Second, business got afraid. “Usually business is afraid of the authority, and our business got afraid of opposition” said to me Koba Nakopia, the former director and co-owner of mines in Madneuli, who now became an MP, out of fear.
Third, Badri was gone. Badri, great and terrible, was not only the purse but also the symbol of this opposition. He was the symbol of the outgoing old Georgia. The Georgia of thieves and intelligentsia, professors and talented film directors. This was the Georgia of ancient regime which is being destroyed ruthlessly by Saakashvili’s managers.

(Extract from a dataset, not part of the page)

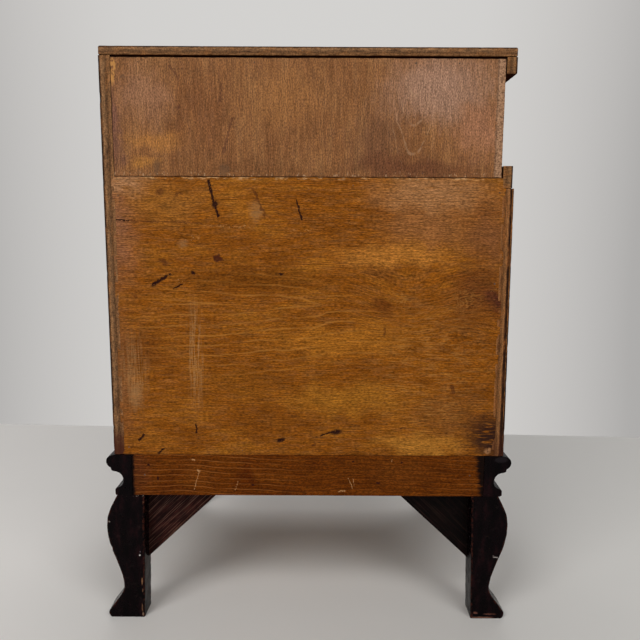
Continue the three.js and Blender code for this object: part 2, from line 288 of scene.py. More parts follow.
class Paint(Graph):
    """A node material being built: place in the row frame's millimetres, and the colour so far."""

    def __init__(self, name):
        self.material = bpy.data.materials.new(name)
        self.material.use_nodes = True
        super().__init__(self.material.node_tree, "Object")
        self.place = self.vector("SCALE", self.place, factor=1 / MM)
        self.normal = self.node("NewGeometry").outputs["Normal"]
        self.edge = self.node("Attribute", attribute_name="edge").outputs["Fac"]
        self.colour = None

    def noise_node(self, size, detail, roughness, distortion, at, seed):
        sizes = size if isinstance(size, tuple) else (size,) * 3
        away = (seed * 37.3, seed * 11.7, seed * 23.1)
        moved = self.vector("ADD", self.place if at is None else at, away)
        made = self.node("TexNoise", noise_dimensions="3D")
        self.feed(made.inputs["Vector"], self.vector("MULTIPLY", moved, tuple(1 / s for s in sizes)))
        made.inputs["Scale"].default_value = 1.0
        made.inputs["Detail"].default_value = detail
        made.inputs["Roughness"].default_value = roughness
        made.inputs["Distortion"].default_value = distortion
        return made

    def noise(self, size, detail=3.0, roughness=0.55, distortion=0.0, at=None, seed=0):
        """Noise whose blobs are about size millimetres; size may differ by axis."""
        return self.noise_node(size, detail, roughness, distortion, at, seed).outputs["Fac"]

    def ragged(self, amount, size=2.5, seed=5):
        """The place, shaken by up to about half of amount, so that marks get uneven edges."""
        shaken = self.noise_node(size, 3.0, 0.6, 0.0, None, seed).outputs["Color"]
        centred = self.vector("SUBTRACT", shaken, (0.5, 0.5, 0.5))
        return self.vector("ADD", self.place, self.vector("SCALE", centred, factor=2 * amount))

    def grey(self, value):
        """A grey of that value, as a colour."""
        made = self.node("CombineColor")
        for socket in made.inputs:
            self.feed(socket, value)
        return made.outputs[0]

    def lay(self, under, mask, share, over):
        """Lays a colour over another one where mask is 1, share strong."""
        made = self.node("Mix", data_type="RGBA", blend_type="MIX")
        factor, colour_a, colour_b = (s for s in made.inputs if s.enabled)
        self.feed(factor, mask if share == 1 else self.times(mask, share))
        self.feed(colour_a, under)
        self.feed(colour_b, over)
        return next(s for s in made.outputs if s.enabled)

    def over(self, mask, share, colour):
        """Lays a colour over the paint's own: a socket, or (red, green, blue) for tone()."""
        if isinstance(colour, tuple):
            colour = tone(*colour)
        self.colour = self.lay(self.colour, mask, share, colour)

    def shaded(self, colour, value):
        """A colour made darker or lighter by a factor that varies."""
        return self.vector("MULTIPLY", colour, self.grey(value))

    def shade(self, value):
        self.colour = self.shaded(self.colour, value)

    def spot(self, x, z, radius_x, radius_z, soft=0.6, at=None, turn=0.0):
        """1 inside an ellipse on the X-Z plane, easing to 0 at its rim."""
        moved = self.vector("SUBTRACT", self.place if at is None else at, (x, 0, z))
        if turn:
            rotated = self.node("VectorRotate", rotation_type="Y_AXIS")
            self.feed(rotated.inputs["Vector"], moved)
            rotated.inputs["Angle"].default_value = math.radians(turn)
            moved = rotated.outputs[0]
        size = self.vector("LENGTH", self.vector("MULTIPLY", moved, (1 / radius_x, 0, 1 / radius_z)))
        return self.between(size, 1.0, 1.0 - soft)

    def streak(self, start_x, start_z, end_x, end_z, width, soft=0.6, at=None):
        """1 along a line on the X-Z plane, easing to 0 at its sides."""
        a, b = Vector((start_x, 0, start_z)), Vector((end_x, 0, end_z))
        along = (b - a).normalized()
        flat = self.vector("MULTIPLY", self.place if at is None else at, (1, 0, 1))
        moved = self.vector("SUBTRACT", flat, tuple(a))
        run = self.most(self.vector("DOT_PRODUCT", moved, tuple(along)), 0)
        run = self.math("MINIMUM", run, (b - a).length)
        distance = self.vector("DISTANCE", moved, self.vector("SCALE", tuple(along), factor=run))
        return self.between(distance, width / 2, width / 2 * (1 - soft))

    def marks(self, at, spots=(), streaks=(), soft=0.6):
        """Several marks as one mask. spots: (x, z, rx, rz[, turn]); streaks: (x, z, x, z, width)."""
        masks = [self.spot(*spot[:4], soft, at, *spot[4:]) for spot in spots]
        masks += [self.streak(*streak, soft, at) for streak in streaks]
        return self.most(*masks)

    def zones(self, patches, streaky):
        """Lays broad patches with streaky rims: (x, z, rx, rz, share, colour as seen)."""
        loose = self.ragged(12, 16, seed=15)
        for *place, share, colour in patches:
            mask = self.plus(self.spot(*place, 1.0, loose), self.times(streaky, 0.7), -0.35)
            self.over(self.between(mask, -0.05, 1.05), share, colour)

    def surface(self, roughness, height, relief=0.12, specular=0.5, metallic=0.0, coat=0.0,
                coat_roughness=0.2):
        """Ends the graph. relief is the bump's depth in millimetres for a height of 1."""
        shader = self.node("BsdfPrincipled")
        self.feed(shader.inputs["Base Color"], self.colour)
        self.feed(shader.inputs["Roughness"], roughness)
        shader.inputs["Metallic"].default_value = metallic
        self.feed(shader.inputs["Specular IOR Level"], specular)
        shader.inputs["Coat Weight"].default_value = coat
        shader.inputs["Coat Roughness"].default_value = coat_roughness
        bump = self.node("Bump")
        bump.inputs["Distance"].default_value = relief * MM
        self.feed(bump.inputs["Height"], height)
        self.tree.links.new(bump.outputs[0], shader.inputs["Normal"])
        out = self.node("OutputMaterial")
        self.tree.links.new(shader.outputs[0], out.inputs["Surface"])
        return self.material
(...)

The Georgia of Saakashvili follows the US, but not in the sense it is interpreted by our home paranoiacs. The US is not the host but the model for Georgia. The model of free and sovereign state. Saakashvili builds this Georgia hastily, as presidents must leave soon within the chosen by him model. And the wheel of history, as usual, treads on people and people as usual dislike to be trod on.
Those trod on by the wheel, they cannot verbalize their complaints. They cannot propose return of grafters and corrupted road police. The only thing they can do is laying a guilt trip on Saakashvili.
The most important dividing line that one may see in Georgia is that between people who know that two multiplied by two is four and they build their power on that basis, and people who imagine what profit they would get if they managed to cheat the nation saying that two by two is seventeen. This is the dividing line between the West and the Orient, between common sense and plot mentality.
There is irresponsible authority and irresponsible opposition. Russia has the former, while Georgia was destined to have the latter. This is the fundamental reason for political disagreement between Putin and Saakashvili.
Georgia is lucky to have Russia as enemy. Russia has become a threat leaving no choice – excel or die. The opposition became a domestic Russia for Georgia. The problem is that when opposition, even irresponsible one, does not get to the parliament the regime might come to say that two by two will give seventeen.